JenniferJ · ‎03-10-2008

We need the source code and compile options so we can tell if there's a bug(s). Could you send a testcase or at least some code snippets? It would be better if you can file an issue report to PremierSupport -- see the release notes for how to submitting.

JenniferJ · ‎03-10-2008

Be more clear.

I'm trying to create a testcase on the 2nd issue, but we need some source code for the 1st issue.

Iliyan_Georgiev · ‎03-10-2008

OK, I will provide a simple test in a day or two. By the way, I noticed that using the "Favor fast code" option, at many points in my program when the data doesn't fit into the registers, the ICC breaks down and generates appr. 3 times more instructions than MSVC, many of which are again "unpcklps". If I remove a single line of code so that data fits again into the registers, ICC generates better code. Very strange behavior, which unfortunately slows down my application again by some 20%. I will test more and report.

JenniferJ · ‎03-11-2008

I also try with your code snippets on #2 issue, couldn't duplicate the problem at /Ox or /O2 or /O1. Could you also send a testcase for this as well? It's probably a corner case.

Thanks!

levicki · ‎03-11-2008

The SSE2 intrinsic _mm_set1_ps(float) generates 3 instructions - 1 movss and 2 unpcklps.

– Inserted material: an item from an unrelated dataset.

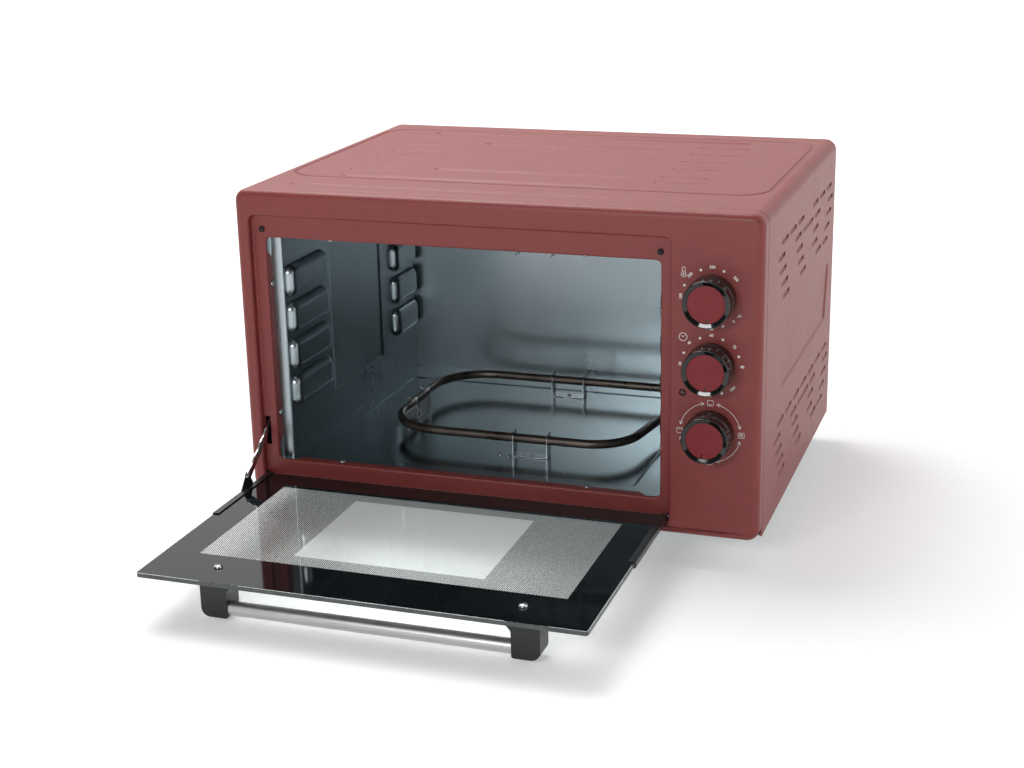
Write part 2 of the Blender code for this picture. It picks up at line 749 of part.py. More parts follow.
def guide_blocks(wall_x, inward):
    """The rack guides that stand out from one side wall, in two columns."""
    mesh = bmesh.new()
    columns = ((GUIDE_FRONT_START, GUIDE_FRONT_END), (GUIDE_REAR_START, GUIDE_REAR_END))
    half = GUIDE_HEIGHT / 2
    foot = wall_x - inward * LINER_SHEET / 2
    face = wall_x + inward * GUIDE_REACH
    for k in range(GUIDE_COUNT):
        z = GUIDE_TOP_CENTRE - GUIDE_PITCH * k
        for start, end in columns:
            frustum(mesh, (start, z - half), (end, z + half), GUIDE_SLOPE, foot, face)
    return mesh


def make_side_wall(name, outline, wall_x, inward):
    low = FLOOR_TOP + CLEARANCE
    high = ROOF_BOTTOM - CLEARANCE
    wall = piece(name, prism(outline, "z", low, high), galvanised)
    boolean(wall, f"{name}_guides", guide_blocks(wall_x, inward), "UNION")
    boolean(wall, f"{name}_screw_holes", screw_holes())


def make_liner():
    """The sheets of the oven's inside. The left one starts inside its flange behind the lip."""
    sheet = LINER_SHEET
    end = CAVITY_BACK - CLEARANCE
    step = STEP_Y + sheet
    left = [
        (LINER_FLANGE_LEFT - sheet, STEP_Y),
        (LINER_LEFT, STEP_Y),
        (LINER_LEFT, end),
        (LINER_LEFT - sheet, end),
        (LINER_LEFT - sheet, step),
        (LINER_FLANGE_LEFT - sheet, step),
    ]
    make_side_wall("cavity_left_wall", left, LINER_LEFT, 1)
    flange_low = (LINER_FLANGE_LEFT - sheet, LINER_START, FLOOR_TOP + CLEARANCE)
    flange_high = (LINER_FLANGE_LEFT, STEP_Y - CLEARANCE, ROOF_BOTTOM - CLEARANCE)
    flange = piece("cavity_left_flange", new_block(flange_low, flange_high), galvanised)
    boolean(flange, "flange_screw_holes", screw_holes())
    right = [
        (LINER_RIGHT, LINER_START),
        (LINER_RIGHT + sheet, LINER_START),
        (LINER_RIGHT + sheet, end),
        (LINER_RIGHT, end),
    ]
    make_side_wall("cavity_right_wall", right, LINER_RIGHT, -1)
    heater_hole = HEATER_RADIUS + CLEARANCE
    exits = bmesh.new()
    near = LINER_RIGHT - CUT_OVERRUN
    far = LINER_RIGHT + sheet + CUT_OVERRUN
    lower_z = FLOOR_TOP + LOWER_HEATER_HEIGHT
    upper_z = ROOF_BOTTOM - UPPER_HEATER_DROP
    for y, z in (
        (HEATER_BACK, lower_z),
        (HEATER_OUTLET_DEPTH, lower_z),
        (UPPER_HEATER_BACK, upper_z),
        (UPPER_HEATER_FRONT, upper_z),
    ):
        rod(exits, (y, z), heater_hole, "x", near, far, SMALL_FACETS)
    boolean(bpy.data.objects["cavity_right_wall"], "heater_exits", exits)

    outer_left = LINER_FLANGE_LEFT - sheet
    outer_right = LINER_RIGHT + sheet
    floor_low = (outer_left, LINER_START, FLOOR_TOP - sheet)
    floor_high = (outer_right, CAVITY_BACK, FLOOR_TOP)
    cavity_floor = piece("cavity_floor", new_block(floor_low, floor_high), galvanised)
    boolean(cavity_floor, "floor_screw_holes", screw_holes())
    roof_low = (outer_left, LINER_START, ROOF_BOTTOM)
    roof_high = (outer_right, CAVITY_BACK, ROOF_BOTTOM + sheet)
    roof = piece("cavity_roof", new_block(roof_low, roof_high), galvanised)
    boolean(roof, "roof_screw_holes", screw_holes())
    back_y = CAVITY_BACK + CLEARANCE
    back_low = (outer_left, back_y, FLOOR_TOP - sheet)
    back_high = (outer_right, back_y + sheet, ROOF_BOTTOM + sheet)
    piece("cavity_back_wall", new_block(back_low, back_high), galvanised)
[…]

Jennifer, I can confirm this behavior because I have seen it in my code as well (that is exactly why I still write the most critical code in assembler) — it seems that the compiler avoids SHUFPS for some reason regardless of the CPU target.

JenniferJ · ‎03-13-2008

Igor,

is it ok to send me some code? so we can find the root-cause and fix it.

Thanks in advance!

levicki · ‎03-13-2008

Here, try this:


#include 
#include 
#include 

__m128 set1(float a)
{
	return _mm_set1_ps(a);
}

__m128 load1(float *a)
{
	return _mm_load_ps1(a);
}

int main(int argc, char *argv[])
{
	FILE	*fp;
	float	a;
	__m128	b;

	a = atof(argv[1]);

	b = set1(a);
//	b = load1(&a);

	fopen_s(&fp, "test.bin", "wb");
	fwrite(&b, 1, sizeof(__m128), fp);
	fclose(fp);

	return 0;
}

JenniferJ · ‎03-14-2008

Thanks Igor.

I saw the problem with "icl -QxW -FA -O2 -c t.cpp" and "cl - arch:SSE2 -O2 -c -FA -t.cpp". Is "QxW" the option you're using?

levicki · ‎03-14-2008

I have used -QxS -O3.

levicki · ‎03-20-2008

Jennifer, have you managed to reproduce the problem with /QxS switch? If not, try this code:


// compile with: icl /c /FA /QxS jen.c

#include 

#define ALIGN	__declspec(align(128))
#define FORCE	volatile
#define CONST	const

ALIGN	float	scale[5] = { 0.0f, 1.0f, 2.0f, 3.0f, 4.0f };

void somefunc(void)
{
FORCE	__m128	v0, v1;
CONST	float	f0 = 1.0f, f1 = 2.0f;

	v0 = _mm_add_ps(_mm_set1_ps(f0), _mm_mul_ps(_mm_set1_ps(f1), _mm_load_ps(scale)));
	v1 = _mm_mul_ps(_mm_set1_ps(f1), _mm_set1_ps(scale[4]));
}

This is taken out from some real code, it is not just a contrived example.

JenniferJ · ‎03-21-2008

yes, I did reproduce the problem and send to engineer to fix. Thanks for checking again.

Iliyan_Georgiev · ‎03-26-2008

Thank you, Igor, for supporting me in this topic. I will try to make as small test as possible for the vector constructor iterator problem when I have time. In the mean time, I've found two even bigger optimization problems. See the latest topic by me.